Fig: Summary of page lengths of doctoral dissertations by major, sorted and color-coded by median. Boxes represent the median, 25th and 75th percentiles, 1.5 times the interquartile range as whiskers, and outliers beyond the whiskers. Number of records for each major are in parentheses.

Fig: Summary of page lengths of masters theses by major, sorted and color-coded by median. Boxes represent the median, 25th and 75th percentiles, 1.5 times the interquartile range as whiskers, and outliers beyond the whiskers. Number of records for each major are in parentheses.

Fig: Distributions of page lengths for all records separated as dissertations or theses.

Fig: Comparison of dissertation and thesis page lengths for majors having both degree programs in the database. Boxes represent the median, 25th and 75th percentiles, 1.5 times the interquartile range as whiskers, and outliers beyond the whiskers.


36 thoughts on “Average dissertation and thesis length, take two

  2. Oh God, just reading through the content on this blog post hurt my head! Really well together post though, how long did it take for you to compile all of that data once you got your code up and running?

    And I totally agree, quality over quantity in regards to the length of your dissertation.

    • Hi Waseem, the code takes about 15 minutes or so for the dissertation data, much less than that for the thesis data. Pretty quick, but then again there’s only a couple thousand records, which is not much by ‘big data’ standards.

      Thanks for reading!

  4. Well “Big Data” is more about structure and what you do with it than size. True you mightn’t have tackled issues such as creating Hadoop clusters, but from a data science perspective the principals are the same. Fabulous read, yes thesis length analysis mightn’t be a useful measure but you have demonstrated some good analysis skills here.

  5. This was a great read. Easy question for you: How many WORDS in the average dissertation? You’ve said previously that the formatting will cause a typical dissertation page to have perhaps only half the words of a typical published page…Could you put some numbers with those? Thanks?

  6. This is great and very useful, thank you. I’m reading this assuming that page counts include references and appendices? E.g. my masters thesis was 113 pages, but only about 80 of them were content.

    • Yep, all pages were included. I think many people don’t realize that a big chunk of the thesis is in the appendix! Word count would have been a better metric but that info wasn’t in the database I used.

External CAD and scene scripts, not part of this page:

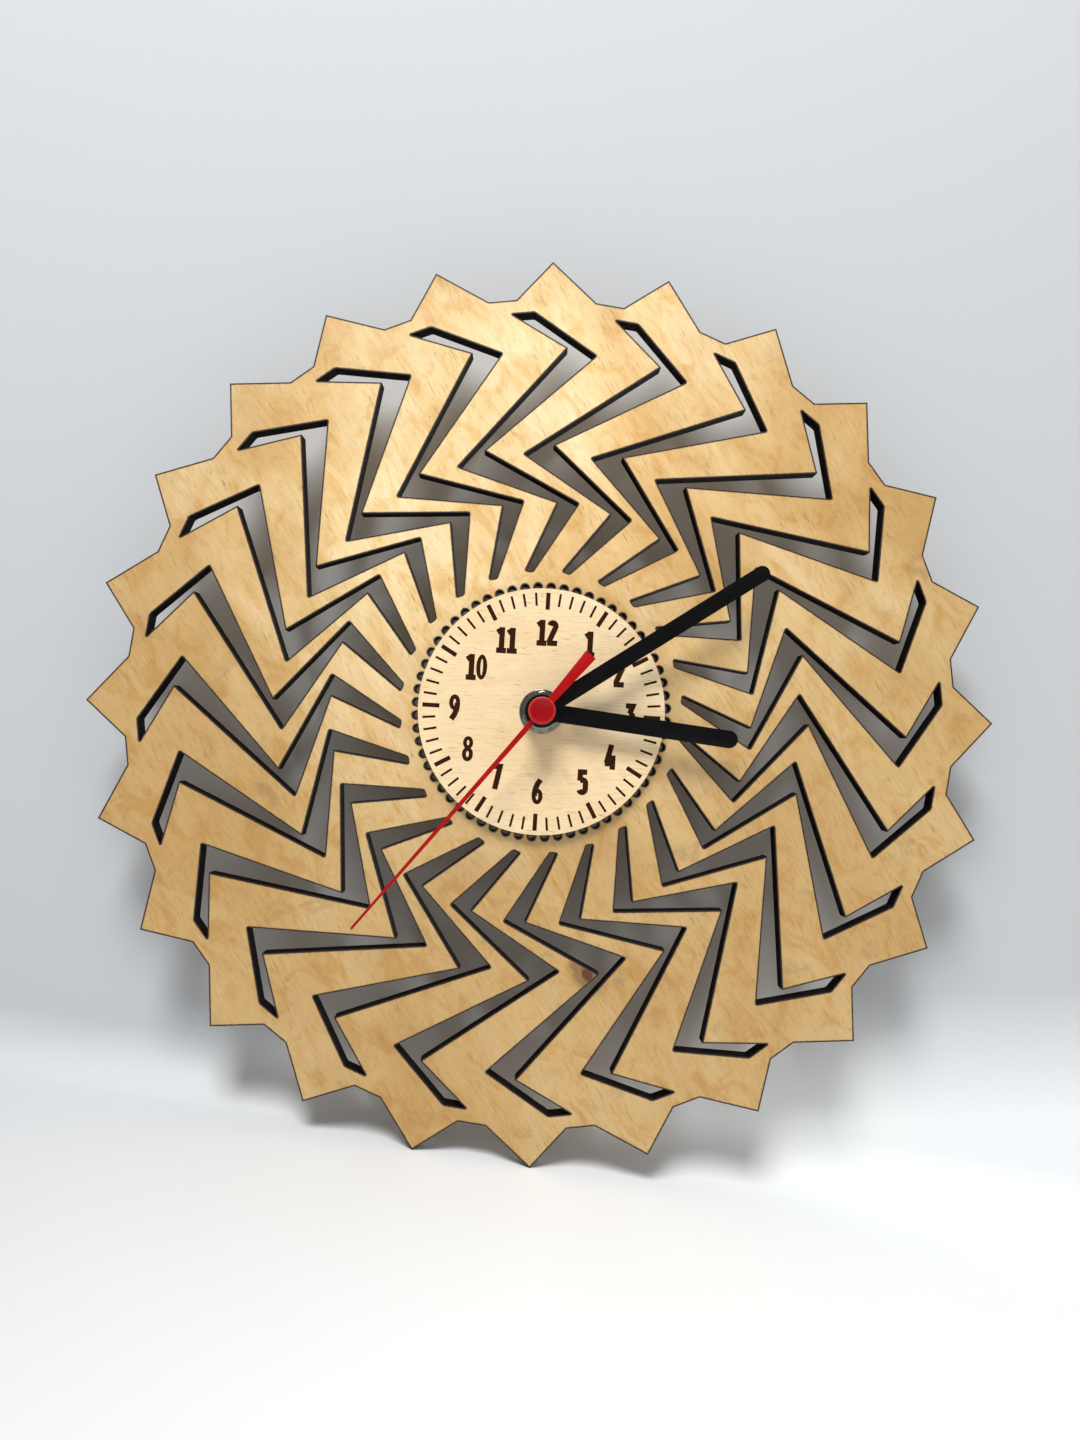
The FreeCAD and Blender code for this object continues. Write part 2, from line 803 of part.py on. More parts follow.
def contact_blade(side):
    """The plate against the bay's end wall and the bowed tongue that the battery presses."""
    wall = inner_half
    face = wall - contact_thickness
    low_y = battery_y - contact_width / 2
    high_y = battery_y + contact_width / 2
    low_z = battery_level - contact_width / 2
    high_z = battery_level + contact_width / 2
    plate = block((face, low_y, low_z), (wall, high_y, high_z))
    bow_half = contact_bow_height / 2
    crest = battery_length / 2 + battery_end_gap
    tongue = [
        Vector(face, low_y + contact_thickness, battery_level - bow_half),
        Vector(crest, low_y + contact_thickness, battery_level),
        Vector(face, low_y + contact_thickness, battery_level + bow_half),
    ]
    bow = Part.Face(Part.makePolygon(tongue + tongue[:1]))
    bow = bow.extrude(Vector(0, contact_width - 2 * contact_thickness, 0))
    blade = plate.fuse(bow)
    if side < 0:
        blade = blade.mirror(Vector(0, 0, 0), Vector(1, 0, 0))
    return blade


strip_top = housing_depth - locating_rim_height - fit_clearance
strip_low = strip_top - contact_strip_width
partition_high = -train_reach
middle_plate_low = (coil_flange_radius + middle_plate_gap - coil_offset, partition_high + middle_plate_gap)
middle_plate_high = (inner_half - middle_plate_gap, inner_high - middle_plate_gap)


def make_negative_contact():
    """The left blade, with a strip that passes the partition and runs up to the board."""
    wall = -inner_half
    face = wall + contact_thickness
    low_y = battery_y + contact_width / 2 - contact_strip_width
    board_y = board_low[1] + contact_foot_length
    riser = block((wall, low_y, battery_level), (face, battery_y + contact_width / 2, strip_top))
    strip = block((wall, low_y, strip_low), (face, board_y, strip_top))
    drop = block((wall, board_y - contact_foot_length, board_top), (face, board_y, strip_top))
    foot = block((wall, board_y - contact_foot_length, board_top),
                 (board_low[0] + contact_foot_length, board_y, board_top + contact_thickness))
    return joined([contact_blade(-1), riser, strip, drop, foot])


def make_positive_contact():
    """The right blade, with a strip along the partition and up past the coil to the board."""
    wall = inner_half
    face = wall - contact_thickness
    low_y = battery_y + contact_width / 2 - contact_strip_width
    strip_y = partition_high + contact_thickness
    left = -coil_offset - contact_thickness
    board_y = board_low[1] + contact_foot_length
    riser = block((face, low_y, battery_level), (wall, battery_y + contact_width / 2, strip_top))
    bridge = block((face, low_y, strip_low), (wall, strip_y, strip_top))
    strip = block((left, partition_high, strip_low), (wall, strip_y, strip_top))
    run = block((left, partition_high, strip_low), (left + contact_thickness, board_y, strip_top))
    drop = block((left, board_y - contact_foot_length, board_top),
                 (left + contact_thickness, board_y, strip_top))
    return joined([contact_blade(1), riser, bridge, strip, run, drop])


# Movement case

def corner_pillars():
    """The places of the pillars that carry the middle plate."""
    left = middle_plate_low[0] + pillar_inset
    right = middle_plate_high[0] - pillar_inset
    top = middle_plate_high[1] - pillar_inset
    bottom = middle_plate_low[1] + pillar_inset
    return ((right, bottom), (right, top), (left, top))


def blind_pivot(place):
    """The hole that a lower pivot turns in."""
    top = case_back + pivot_pad_height
    return cylinder(pivot_radius + pivot_clearance, top - pivot_depth, top + overrun, place)


def hanger_tongues(low_y, high_y):
    """The two tongues that hold the hanger clip in the case's top wall."""
    half_width = hanger_tongue_width / 2
    half_height = hanger_tongue_height / 2
    tongues = []
    for side in (-1, 1):
        x = side * hanger_tongue_spacing / 2
        tongues.append(block((x - half_width, low_y, hanger_tongue_level - half_height),
                             (x + half_width, high_y, hanger_tongue_level + half_height)))
    return tongues


def make_rear_housing():
    """The open-backed case: train room above, battery bay below, posts and a pad for pivots."""
    shell = rounded_block((-case_half, case_low, 0), (case_half, case_high, housing_depth),
                          case_corner_radius)
    room = rounded_block((-inner_half, partition_high, case_back),
                         (inner_half, inner_high, housing_depth + overrun), case_wall,
                         lambda x, y: y > 0)
    bay = block((-inner_half, bay_low, -overrun), (inner_half, bay_high, housing_depth + overrun))
    body = shell.cut([room, bay])
    foot = case_back - fit_clearance
    posts = [square_post(pillar_width, foot, middle_plate_level, place) for place in corner_pillars()]
    for place in motor_post_places:
        posts.append(square_post(motor_post_width, foot, stator_level, place))
        posts.append(cylinder(motor_pin_radius, stator_level, middle_plate_level, place))
    for place in board_post_places:
        posts.append(square_post(board_post_width, foot, board_level, place))
    pivots = (centre_place, third_place, intermediate_place, rotor_place)
    pad_low = [min(place[axis] for place in pivots) - pivot_pad_margin for axis in (0, 1)]
    pad_high = [max(place[axis] for place in pivots) + pivot_pad_margin for axis in (0, 1)]
    posts.append(block(pad_low + [foot], pad_high + [case_back + pivot_pad_height]))
    cup = cylinder(recess_radius + recess_wall, 0, recess_depth + recess_wall, setting_place)
    body = joined([body, cup] + posts)
    cuts = [blind_pivot(place) for place in pivots]
    cuts.append(cylinder(recess_radius, -overrun, recess_depth, setting_place))
    cuts.append(cylinder(setting_arbor_radius + running_clearance, 0, recess_depth + recess_wall + overrun,
                         setting_place))
    cuts.append(Part.makeCylinder(thumb_notch_radius, case_wall + 2 * overrun,
                                  Vector(0, case_low - overrun, 0), Vector(0, 1, 0)))
    for side in (-1, 1):
        # The contact strips pass the partition through a slit at each end of it.
        inner = side * (inner_half - contact_thickness - fit_clearance)
        outer = side * inner_half
        cuts.append(block((min(inner, outer), bay_high - overrun, strip_low - fit_clearance),
                          (max(inner, outer), partition_high + overrun, housing_depth + overrun)))
    cuts += hanger_tongues(case_high - case_wall - overrun, case_high + overrun)
    return body.cut(cuts)


def make_middle_plate():
    """The plate between the two floors of the train, on pillars and on the motor's posts."""
    low = middle_plate_low + (middle_plate_level,)
    high = middle_plate_high + (middle_plate_top,)
    plate = block(low, high)
    below = middle_plate_level - overrun
    above = middle_plate_top + overrun
    holes = [
        cylinder(minute_bore_radius, below, above, centre_place),
        cylinder(tip_reach(third_pinion_teeth, centre_module) + train_clearance, below, above, third_place),
        cylinder(pivot_radius + pivot_clearance, below, above, intermediate_place),
        cylinder(pivot_radius + pivot_clearance, below, above, rotor_place),
        cylinder(setting_tip_reach + train_clearance, below, above, setting_place),
    ]
    return plate.cut(holes)


def bored_post(bore, low, place):
    """A square boss under the lid, bored for a pivot."""
    post = square_post(2 * (bore + boss_wall), low, housing_depth, place)
    return post.cut(cylinder(bore, low - overrun, housing_depth, place))


def make_front_cover():
    """The front lid, with a locating rim, bosses for upper pivots and the minute work's post."""
    lid = rounded_block((-case_half, case_low, housing_depth), (case_half, case_high, cover_top),
                        case_corner_radius)
    lid = lid.makeChamfer(cover_edge_bevel, rim_edges(lid, cover_top))
    side = inner_half - contact_thickness - 2 * fit_clearance
    rim_low = housing_depth - locating_rim_height
    rim_bottom = partition_high + contact_thickness + 2 * fit_clearance
    rim_top = inner_high - fit_clearance
    rim = rounded_block((-side, rim_bottom, rim_low), (side, rim_top, housing_depth + fit_clearance),
                        case_wall)
    wall = locating_rim_wall
    hollow = block((-side + wall, rim_bottom + wall, rim_low - overrun),
                   (side - wall, rim_top - wall, housing_depth))
    rim = rim.cut(hollow)
    pivot_bore = pivot_radius + pivot_clearance
    third_boss = bored_post(pivot_bore, centre_top + fit_clearance, third_place)
    setting_boss = bored_post(setting_pivot_radius + pivot_clearance, cannon_top + fit_clearance,
                              setting_place)
    shoulder = cylinder(work_post_radius + boss_wall, hour_top + collar_gap, housing_depth, work_place)
    post = cylinder(work_post_radius, centre_top + collar_gap, housing_depth, work_place)
    cover = joined([lid, rim, third_boss, setting_boss, shoulder, post])
    return cover.cut(cylinder(bushing_radius, housing_depth - overrun, cover_top + overrun))


def make_hanger_clip():
    """The clip on top of the case: a keyhole plate at the wall, a flange and two ribs."""
    half = hanger_width / 2
    root = case_high
    top = root + hanger_height
    plate = block((-half, root, 0), (half, top, hanger_thickness))
    plate = plate.makeFillet(hanger_corner_radius,
                             upright_edges(plate, lambda x, y: y > root + hanger_height / 2))
    flange_top = hanger_thickness + hanger_flange_height
    flange = block((-half, root, hanger_thickness), (half, root + hanger_flange_thickness, flange_top))
    ribs = []
    for side in (-half, half - hanger_rib_thickness):
        corners = [
            Vector(side, root + hanger_flange_thickness, hanger_thickness),
            Vector(side, root + hanger_height / 2, hanger_thickness),
            Vector(side, root + hanger_flange_thickness, flange_top),
        ]
        web = Part.Face(Part.makePolygon(corners + corners[:1]))
        ribs.append(web.extrude(Vector(hanger_rib_thickness, 0, 0)))
    hole_y = root + hanger_hole_height
    hole = cylinder(hanger_hole_radius, -overrun, hanger_thickness + overrun, (0, hole_y))
    slot_half = hanger_slot_width / 2
    slot_y = hole_y + hanger_slot_height - slot_half
    slot = block((-slot_half, hole_y, -overrun), (slot_half, slot_y, hanger_thickness + overrun))
    slot_end = cylinder(slot_half, -overrun, hanger_thickness + overrun, (0, slot_y))
    tongues = hanger_tongues(root - case_wall, root)
    return joined([plate, flange] + ribs + tongues).cut([hole, slot, slot_end])


makers = {
    "gear_plate": make_gear_plate,
    "dial_disc": make_dial_disc,
    "rubber_gasket": make_rubber_gasket,
    "nut_washer": make_nut_washer,
    "fixing_nut": make_fixing_nut,
    "threaded_bushing": make_threaded_bushing,
    "hour_hand": make_hour_hand,
    "minute_hand": make_minute_hand,
    "second_hand": make_second_hand,
    "second_hand_cap": make_second_hand_cap,
    "rotor_pinion": make_rotor_pinion,
    "rotor_magnet": make_rotor_magnet,
    "intermediate_wheel": make_intermediate_wheel,
    "second_wheel": make_second_wheel,
    "third_wheel": make_third_wheel,
    "centre_wheel": make_centre_wheel,
    "minute_arbor": make_minute_arbor,
    "minute_work_wheel": make_minute_work_wheel,
    "hour_wheel": make_hour_wheel,
    "setting_arbor": make_setting_arbor,
    "setting_knob": make_setting_knob,
    "stator": make_stator,
    "coil_core": make_coil_core,
    "coil_bobbin": make_coil_bobbin,
    "coil_winding": make_coil_winding,
    "circuit_board": make_circuit_board,
    "chip_cover": make_chip_cover,
    "quartz_crystal": make_quartz_crystal,
    "battery_can": make_battery_can,
    "battery_cap": make_battery_cap,
    "negative_contact": make_negative_contact,
    "positive_contact": make_positive_contact,
    "rear_housing": make_rear_housing,
    "middle_plate": make_middle_plate,
    "front_cover": make_front_cover,
    "hanger_clip": make_hanger_clip,
}

os.makedirs("parts", exist_ok=True)
for name, make in makers.items():
    piece = make()
    piece.rotate(Vector(0, 0, 0), Vector(1, 0, 0), 90)
    piece.exportStep(os.path.join("parts", name + ".step"))
    print(name, "solids", len(piece.Solids), "valid", piece.isValid(), "mm3", round(piece.Volume, 2))
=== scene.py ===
# %% [markdown]
# A toothed fretwork wall clock in birch plywood, dressed for its portrait.
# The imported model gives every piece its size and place. This notebook adds what an eye looks
# for: grain, scorched edges, engraved marks, gloss on the hands and the moulding's soft corners.
# It works in metres. The dial faces -Y, twelve o'clock is +Z and the wall is the plane Y = 0.

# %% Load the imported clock
import math

import bmesh
import bpy
from mathutils import Matrix, Vector


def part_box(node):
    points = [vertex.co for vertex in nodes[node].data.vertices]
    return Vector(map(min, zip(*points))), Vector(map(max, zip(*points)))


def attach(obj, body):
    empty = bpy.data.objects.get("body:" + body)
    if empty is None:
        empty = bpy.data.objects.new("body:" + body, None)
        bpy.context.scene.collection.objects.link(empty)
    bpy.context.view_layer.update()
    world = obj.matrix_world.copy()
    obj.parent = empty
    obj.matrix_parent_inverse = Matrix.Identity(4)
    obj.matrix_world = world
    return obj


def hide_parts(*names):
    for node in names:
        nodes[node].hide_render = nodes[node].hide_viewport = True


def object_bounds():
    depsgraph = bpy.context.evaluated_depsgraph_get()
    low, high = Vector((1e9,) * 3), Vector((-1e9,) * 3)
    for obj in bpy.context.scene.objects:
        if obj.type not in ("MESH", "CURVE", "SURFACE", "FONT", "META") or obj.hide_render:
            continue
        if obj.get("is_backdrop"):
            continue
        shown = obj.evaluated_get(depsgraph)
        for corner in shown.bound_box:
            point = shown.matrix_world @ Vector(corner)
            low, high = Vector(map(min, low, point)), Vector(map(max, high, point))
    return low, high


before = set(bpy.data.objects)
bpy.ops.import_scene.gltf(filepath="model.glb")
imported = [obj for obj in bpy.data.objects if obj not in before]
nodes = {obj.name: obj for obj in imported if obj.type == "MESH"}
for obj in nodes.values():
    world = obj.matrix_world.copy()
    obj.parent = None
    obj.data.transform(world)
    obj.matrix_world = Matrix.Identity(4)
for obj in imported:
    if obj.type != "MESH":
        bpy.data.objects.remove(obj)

cad_low, cad_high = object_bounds()
MM = 0.001
print("loaded", len(nodes), "nodes,", round((cad_high - cad_low).x / MM, 1), "mm wide")

# %% [markdown]
# Blender's operators act on whatever is selected, and the loaded nodes arrive selected.
# So each step begins by letting go of everything and taking hold of one piece. Inside edit
# mode the faces and edges are picked by a test on their place or direction, which keeps
# working when a size changes, where a list of numbers would not.

# %% Hold one piece at a time
def hold(*pieces):
    """Let go of everything, then take hold of these pieces. With none, it only lets go."""
    if bpy.context.object and bpy.context.object.mode != "OBJECT":
        bpy.ops.object.mode_set(mode="OBJECT")
    bpy.ops.object.select_all(action="DESELECT")
    for piece in pieces:
        piece.select_set(True)
    if pieces:
        bpy.context.view_layer.objects.active = pieces[0]


def open_mesh(piece, kind="FACE", action="DESELECT"):
    """Edit mode with nothing picked, or with everything when the action is SELECT."""
    hold(piece)
    bpy.ops.object.mode_set(mode="EDIT")
    bpy.ops.mesh.select_mode(type=kind)
    bpy.ops.mesh.select_all(action=action)


def pick(piece, kind, wanted):
    """Pick the faces, edges or vertices that the test wants, and say how many there are."""
    mesh = bmesh.from_edit_mesh(piece.data)
    bpy.ops.mesh.select_all(action="DESELECT")
    parts = {"FACE": mesh.faces, "EDGE": mesh.edges, "VERT": mesh.verts}[kind]
    chosen = [part for part in parts if wanted(part)]
    for part in chosen:
        part.select_set(True)
    mesh.select_flush_mode()
    bmesh.update_edit_mesh(piece.data)
    return len(chosen)


def close_mesh():
    bpy.ops.object.mode_set(mode="OBJECT")


# %% [markdown]
# A finished piece keeps its object at the origin and its place in its mesh, like the nodes,
# so that a pattern on Object coordinates lies still on it. Flat pieces are drawn lying on the
# bench, face up, and then stood up: the bench's +Z turns to the viewer, which is -Y.

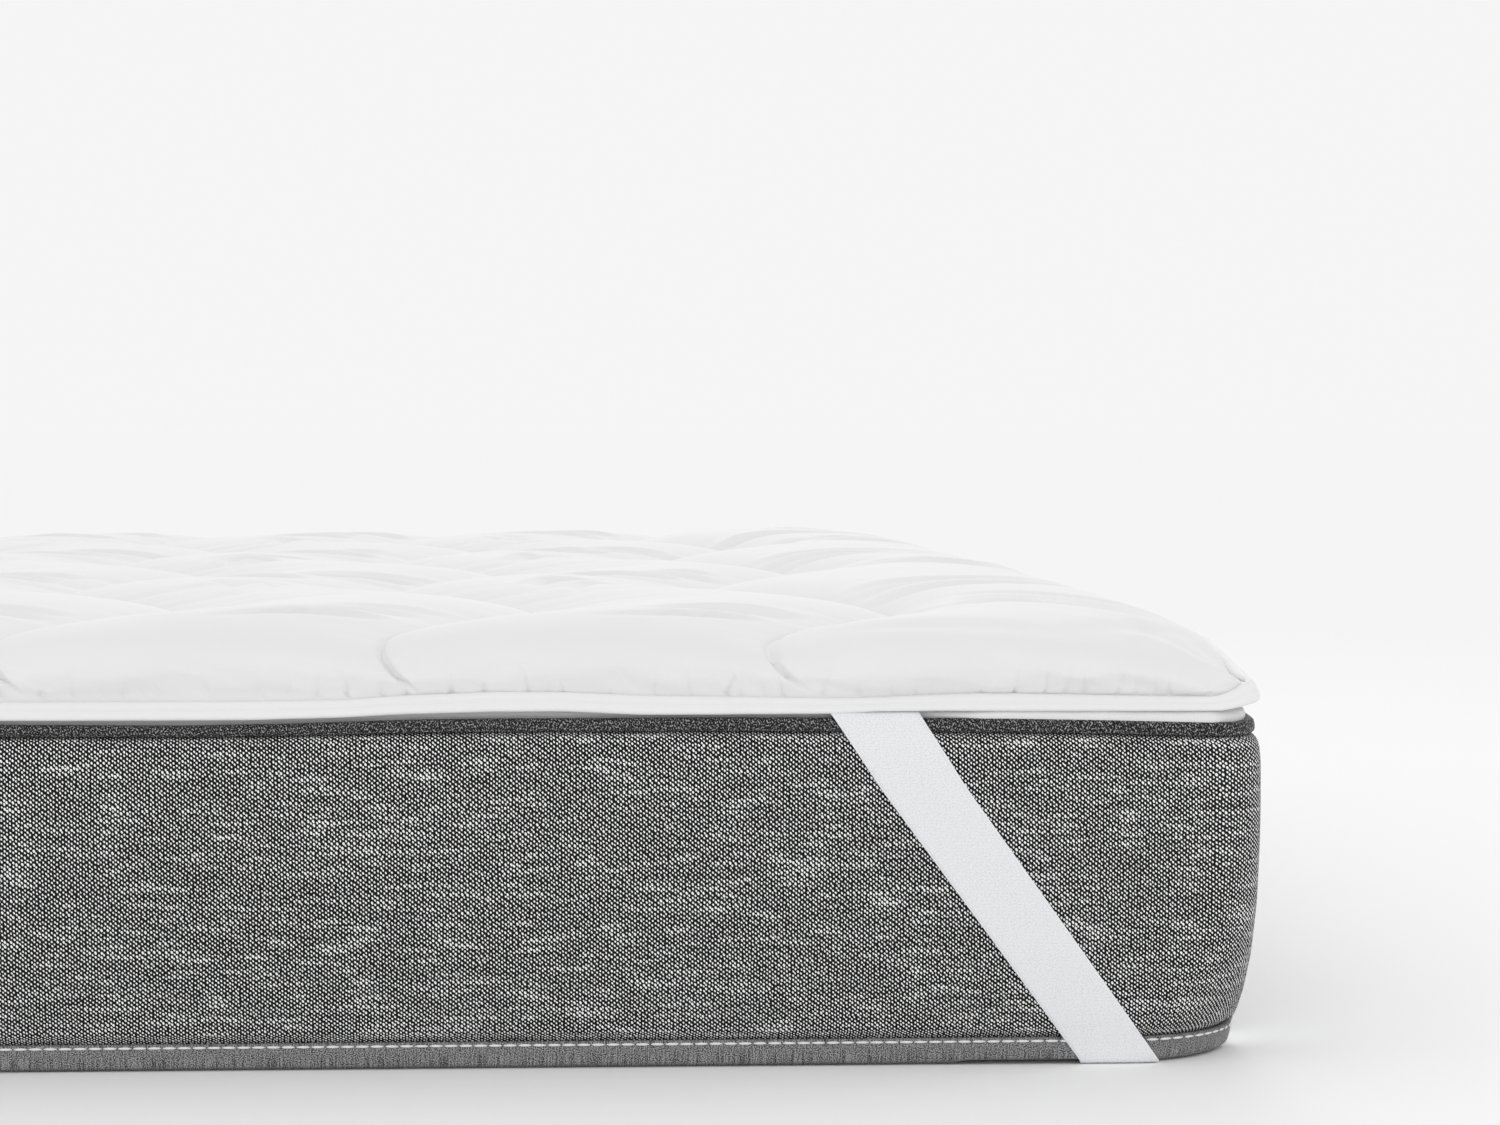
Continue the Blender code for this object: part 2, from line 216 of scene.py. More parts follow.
# Border: heavy jacquard of white slub yarn over black, woven in staggered
# leaning floats, each 1.1 by 1.8 mm, 4.1 mm apart in rows 1.64 mm apart, with
# uneven bright and dark picks.
def heather_jacquard():
    mat, tree, shader = new_material("heather_jacquard", 0.90, 0.05)
    cloth = tree.nodes.new("ShaderNodeUVMap").outputs["UV"]
    eighth_turn = 0.25 * math.pi
    fray = node(tree, "TexNoise", [("Vector", cloth)], [("Scale", 620.0), ("Detail", 0.0)])
    # a square lattice stood on its corner puts the floats in staggered rows
    lattice = node(tree, "Mapping", [("Vector", cloth)],
                   [("Scale", (math.sqrt(2.0) / FLOAT_PITCH, math.sqrt(2.0) / ROW_PAIR, 1.0)),
                    ("Rotation", (0.0, 0.0, -eighth_turn))])
    floats = node(tree, "TexVoronoi", [("Vector", lattice)],
                  [("Scale", 1.0), ("Randomness", 0.26)],
                  voronoi_dimensions="2D").node.outputs["Position"]
    # each pick of yarn is one row, thick or thin over some 15 to 25 floats
    centre = node(tree, "Mapping", [("Vector", floats)],
                  [("Rotation", (0.0, 0.0, eighth_turn)), ("Location", (0.0, 0.3536, 0.0))])
    pick = node(tree, "VectorMath", [(0, centre)], [(1, (0.001, 0.7071, 1.0))], operation="SNAP")
    along_pick = node(tree, "Mapping", [("Vector", pick)], [("Scale", (0.08, 4.9, 1.0))])
    slub = node(tree, "TexNoise", [("Vector", along_pick)],
                [("Scale", 1.0), ("Detail", 1.5), ("Roughness", 0.6)])
    # each float is a leaning oval round its place, measured in millimetres
    off = node(tree, "VectorMath", [(0, lattice), (1, floats)], operation="SUBTRACT")
    upright = node(tree, "Mapping", [("Vector", off)], [("Rotation", (0.0, 0.0, eighth_turn))])
    lean = node(tree, "Mapping", [("Vector", upright)],
                [("Scale", (2.90, 2.31, 1.0)), ("Rotation", (0.0, 0.0, -0.45))])
    rim, half_wide, half_tall = 0.29, 0.57, 0.88
    oval = node(tree, "Mapping", [("Vector", lean)],
                [("Scale", (rim / half_wide, rim / half_tall, 1.0))])
    reach = node(tree, "VectorMath", [(0, oval)], operation="LENGTH").node.outputs["Value"]
    thick = node(tree, "MapRange", [("Value", slub)],
                 [("From Min", 0.56), ("From Max", 0.66), ("To Min", 0.0), ("To Max", -0.12)])
    thin = node(tree, "MapRange", [("Value", slub)],
                [("From Min", 0.30), ("From Max", 0.45), ("To Min", 0.05), ("To Max", 0.0)])
    picks = node(tree, "Math", [(0, thick), (1, thin)], operation="ADD")
    edge = node(tree, "Math", [(0, reach), (1, picks)], operation="ADD")
    frayed = node(tree, "MapRange", [("Value", fray)],
                  [("From Min", 0.25), ("From Max", 0.75), ("To Min", -0.045), ("To Max", 0.045)])
    shape = node(tree, "Math", [(0, edge), (1, frayed)], operation="ADD")
    tone = node(tree, "ValToRGB", [("Fac", shape)])
    ramp = tone.node.color_ramp
    ramp.elements[0].position = 0.25
    ramp.elements[0].color = linear("#f7f7f7")
    ramp.elements[1].position = 0.33
    ramp.elements[1].color = linear("#080808")
    sunk = node(tree, "MapRange", [("Value", shape)],
                [("From Min", 0.2), ("From Max", 0.6), ("To Min", 1.0), ("To Max", 0.0)])
    bump = node(tree, "Bump", [("Height", sunk)], [("Strength", 0.5), ("Distance", 0.0006)])
    link(tree, shader, [("Base Color", tone), ("Normal", bump)])
    return mat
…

  10. Interesting blog, however your color coding is a) redundent (it duplicates the Y axis value) and b) confusing as it leads the reader to associate one graph with the other (e.g. that the discipline with the most dissertations also have the most verbose ones.

    I recommend you read Tufte on the visual representation of data.

  13. I totally second your thought about dissertation lenght having nothing to do with its quality but still every college guidelines mention that a dissertation should be 200- or more pages long. Actually, I haven’t written any dissertation. At the moment I’m writing my master thesis but my supervisor is always emphasizing my paper should have at least 100 pages but it would be even nicer if there are more. I just believe that in the end 50% of my research will just stating of other researchers’ data. And I wanted to do my own research and though it may not meet the requirement for a certain number of pages but it will be an interesting research and not just restatement of facts in another words. And in the end my motivation level is dropping. Motivation tips and inspiration posts aren’t helping at all.I just believe my supervisor is in the way of my research.

    • My advisor once told me about a thesis that was three pages long. Some guy/gal in analytical chemistry had worked a few years to develop some molecular equation that ended up being the whole thesis. I’ve heard from more than one faculty member that quality >> quantity and I have never heard of an instance where a college suggests a minimum page length. I think that’s a stupid concept that totally undermines the process. The thesis is always under your control no matter what anyone says.

  16. So, extra credit question … and just as controversial as page length in terms of quality >> quantity. What is the average number of REFERENCES for each discipline?

    I am starting to write my dissertation now and I am hovering around 60. One of my friends had over 350!! I am starting to feel like an underachiever.

    • Yea that’s a good question. I would guess that most research papers in the primary literature are in the 25-50 range, so maybe scale that up for chapters in the dissertation? But there are no set rules, provide the info you think is most necessary. It would be possible to scrape the info from dissertations but would require some more involved text mining.